E é justamente isso que o filme dirigido pelo britânico Jonathan Glazer nos mostra com uma grande sutileza. "Zona de Interesse" esmiúça o cotidiano do casal Rodolf Höss (Christian Friedel), comandante de Auschwitz, e sua esposa Hedwig (Sandra Hüller). A família Höss, com cinco crianças e empregados dividem uma bela e espaçosa casa rodeada de árvores, com um bem cuidado jardim e uma piscina.

Pela manhã, enquanto as crianças maiores estão sob as ordens da governanta, a mãe leva o bebê para reconhecer as flores e o marido atravessa uma pequena rua e entra no campo de Auschwitz. Sua meta é exterminar a maior quantidade de judeus no menor tempo possível. Se antes, os encaminhamentos da casa contemplam o recebimento de roupas usadas pelos judeus mortos e que são aproveitadas pelo casal e seus empregados, depois é o vento que traz para a mansão dos Höss o cheiro dos fornos onde homens e mulheres são exterminados diuturnamente.

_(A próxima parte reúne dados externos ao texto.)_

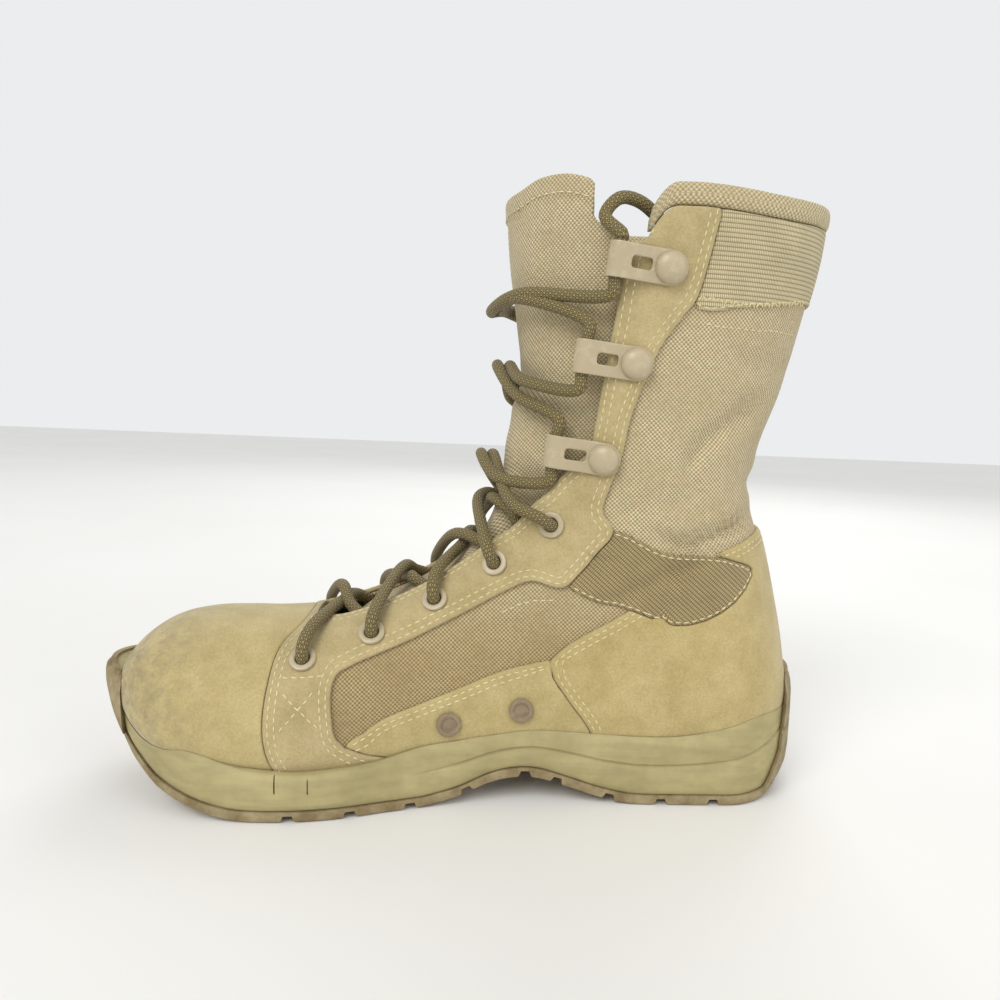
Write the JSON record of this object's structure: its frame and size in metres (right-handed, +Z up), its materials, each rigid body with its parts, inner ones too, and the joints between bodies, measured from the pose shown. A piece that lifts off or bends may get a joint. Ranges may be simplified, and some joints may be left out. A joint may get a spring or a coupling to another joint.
{
  "type": "combat boot",
  "caption": "Laced desert combat boot for the right foot, with a hollow upper open at the collar, a cupped foam midsole and a lugged rubber outsole.",
  "frame": {"origin": "the ground under the middle of the boot's bounding box", "axes": "+Z up, -X towards the toe, -Y towards the inner side of the foot"},
  "size_m": [0.2962, 0.1062, 0.25],
  "materials": {
    "rubber": "matte brown rubber",
    "foam": "olive tan foam with a soft sheen",
    "footbed": "woven footbed cover",
    "nylon": "coarse basket-woven nylon",
    "suede": "rough tan suede",
    "webbing": "ribbed woven webbing",
    "lace_cord": "round braided cord",
    "painted_metal": "tan paint, satin"
  },
  "bodies": {
    "root": {"ankle_strap_inner": "webbing", "ankle_strap_outer": "webbing", "collar_binding": "webbing", "collar_webbing": "webbing", "eyelet_inner_1": "painted_metal", "eyelet_inner_2": "painted_metal", "eyelet_inner_3": "painted_metal", "eyelet_inner_4": "painted_metal", "eyelet_inner_5": "painted_metal", "eyelet_outer_1": "painted_metal", "eyelet_outer_2": "painted_metal", "eyelet_outer_3": "painted_metal", "eyelet_outer_4": "painted_metal", "eyelet_outer_5": "painted_metal", "eyestay_inner": "suede", "eyestay_outer": "suede", "heel_counter": "suede", "hook_inner_1": "painted_metal", "hook_inner_2": "painted_metal", "hook_inner_3": "painted_metal", "hook_outer_1": "painted_metal", "hook_outer_2": "painted_metal", "hook_outer_3": "painted_metal", "insole": "footbed", "lace_crossing_1": "lace_cord", "lace_crossing_2": "lace_cord", "lace_crossing_3": "lace_cord", "lace_crossing_4": "lace_cord", "lace_crossing_5": "lace_cord", "lace_crossing_6": "lace_cord", "lace_crossing_7": "lace_cord", "lace_end_inner": "lace_cord", "lace_end_outer": "lace_cord", "midsole": "foam", "outsole": "rubber", "rand_inner": "suede", "rand_outer": "suede", "rivet_inner_1": "painted_metal", "rivet_inner_2": "painted_metal", "rivet_inner_3": "painted_metal", "rivet_outer_1": "painted_metal", "rivet_outer_2": "painted_metal", "rivet_outer_3": "painted_metal", "tongue": "nylon", "upper": "nylon", "vamp": "suede", "vent_1": "painted_metal", "vent_2": "painted_metal"}
  },
  "joints": []
}
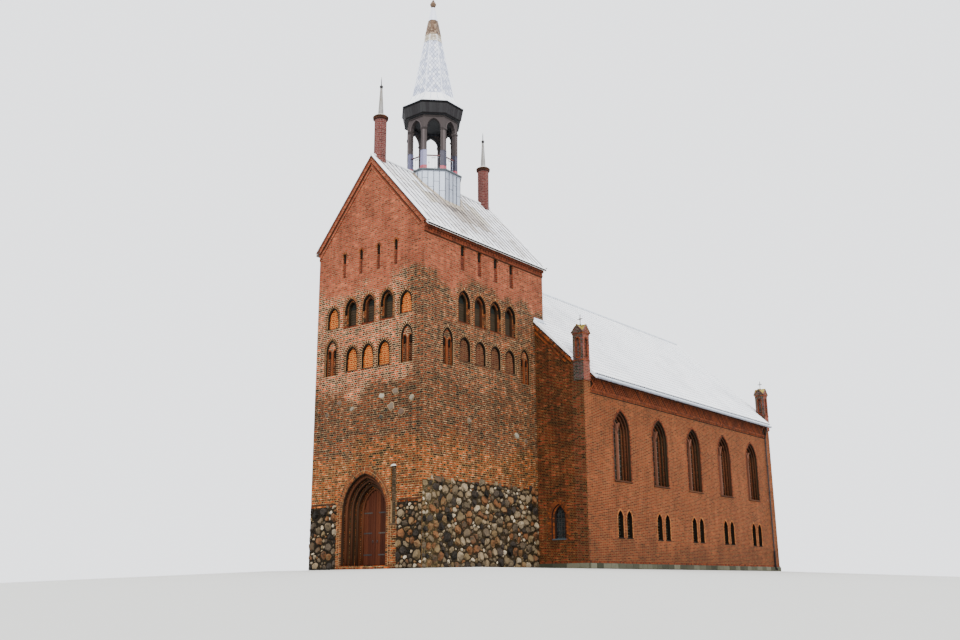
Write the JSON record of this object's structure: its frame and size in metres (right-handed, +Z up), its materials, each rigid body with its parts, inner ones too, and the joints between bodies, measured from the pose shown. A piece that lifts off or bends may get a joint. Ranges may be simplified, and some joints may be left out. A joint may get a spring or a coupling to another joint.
{
  "type": "brick church building",
  "caption": "Brick church with a saddle-roofed tower, an octagonal open lantern with a slender spire, and a wide nave with tall pointed windows and corner turrets.",
  "frame": {"origin": "on the ground, at the middle of the building's plan", "axes": "+Z up, the front with the portal faces -Y, the nave runs toward +Y, +X to the right"},
  "size_m": [13.4, 31.23, 31.9],
  "materials": {
    "old_brick": "weathered old brick with pale mortar",
    "nave_brick": "smooth red-orange machine brick",
    "field_stone": "rough field stone in lime mortar",
    "plinth_stone": "grey dressed stone",
    "floor_stone": "plain stone floor",
    "zinc": "weathered zinc sheet with seams",
    "ribbed_sheet": "pale ribbed roof sheet",
    "timber": "weathered grey-brown timber",
    "dark_timber": "dark stained boards",
    "shingle": "pale lavender-grey metal shingles",
    "gilt": "dull gold metal",
    "iron": "dark painted iron and slate",
    "glass": "dark leaded glass"
  },
  "bodies": {
    "root": {"tower_front_lower_wall": "old_brick", "portal_left_door": "dark_timber", "portal_right_door": "dark_timber", "tower_front_upper_wall": "old_brick", "tower_front_louvres": "dark_timber", "tower_right_wall": "old_brick", "tower_right_stone_base": "field_stone", "tower_right_louvres": "dark_timber", "tower_left_wall": "old_brick", "tower_left_stone_base": "field_stone", "tower_left_louvres": "dark_timber", "tower_rear_wall": "old_brick", "tower_floor": "floor_stone", "tower_right_roof": "zinc", "tower_left_roof": "zinc", "front_ridge_pinnacle": "old_brick", "front_pinnacle_spirelet": "iron", "rear_ridge_pinnacle": "old_brick", "rear_pinnacle_spirelet": "iron", "lantern_drum": "zinc", "lantern_arcade": "timber", "lantern_cornice": "dark_timber", "spire_lower": "shingle", "spire_upper": "gilt", "spire_finial": "gilt", "nave_right_wall": "nave_brick", "nave_right_lower_glass": "glass", "nave_right_upper_glass": "glass", "nave_front_right_wall": "nave_brick", "nave_front_right_glass": "glass", "nave_left_wall": "nave_brick", "nave_left_lower_glass": "glass", "nave_left_upper_glass": "glass", "nave_front_left_wall": "nave_brick", "nave_front_left_glass": "glass", "nave_rear_wall": "nave_brick", "nave_rear_lower_glass": "glass", "nave_rear_upper_glass": "glass", "nave_floor": "floor_stone", "nave_plinth": "plinth_stone", "nave_right_roof": "ribbed_sheet", "nave_left_roof": "ribbed_sheet", "front_right_turret": "nave_brick", "front_left_turret": "nave_brick", "rear_right_turret": "nave_brick", "rear_left_turret": "nave_brick"}
  },
  "joints": []
}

Como aconteceu com “A Queda”, que omitiu a morte de Hitler e a mulher, o filme recebeu críticas por não mostrar os horrores do campo de concentração, mas isso não quer dizer que os espectadores não os sintam. Focar na vida ordinária do comandante do campo é uma forma interessante de perceber o mal também ordinário. Sorrateiramente, todos no filme sentem o impacto do que acontece em Auschwitz, diante do empenho de Höss em levar adiante seu propósito. Uma das cenas mais emblemáticas do filme é quando o comandante do campo de concentração proíbe os soldados nazistas de colherem flores lilás de forma grosseira a fim de evitar prejuízo às plantas. O outro é quando ele diz "eu te amo" ao cavalo, enquanto o acaricia.

O ritmo de filme tem algo da cineasta francesa Chantal Akerman no manejo de uma câmera que foca nos detalhes domésticos aparentemente sem importância, ao mesmo tempo em que os elege como parte central da narrativa. Como acontece no trabalho de Akerman, o tempo fílmico se confunde com o real, o que dá ao espectador a impressão de que ele está vivendo as cenas enquanto elas se desenrolam.

As brincadeiras das crianças se confundem com os diálogos que chegam do campo de concentração. A violência nem tão silenciosa se faz presente nos acasos cotidianos. O trágico destino dos judeus que tiveram a infelicidade de estar sob o comando de Höss vai se agigantando junto com o mal disfarçado de indiferença.

Até o momento, “Zona de Interesse" ganhou os principais prêmios do Oscar britânico e estou torcendo muito que ele arrebanhe, junto com "Anatomia de uma queda” todos os maiores prêmios do Oscar 2024, que será entregue no dia 10 de março. Em comum, esses dois filmes deixam fora do alcance dos olhos dos espectadores o que parece ser o motivo principal do que está acontecendo.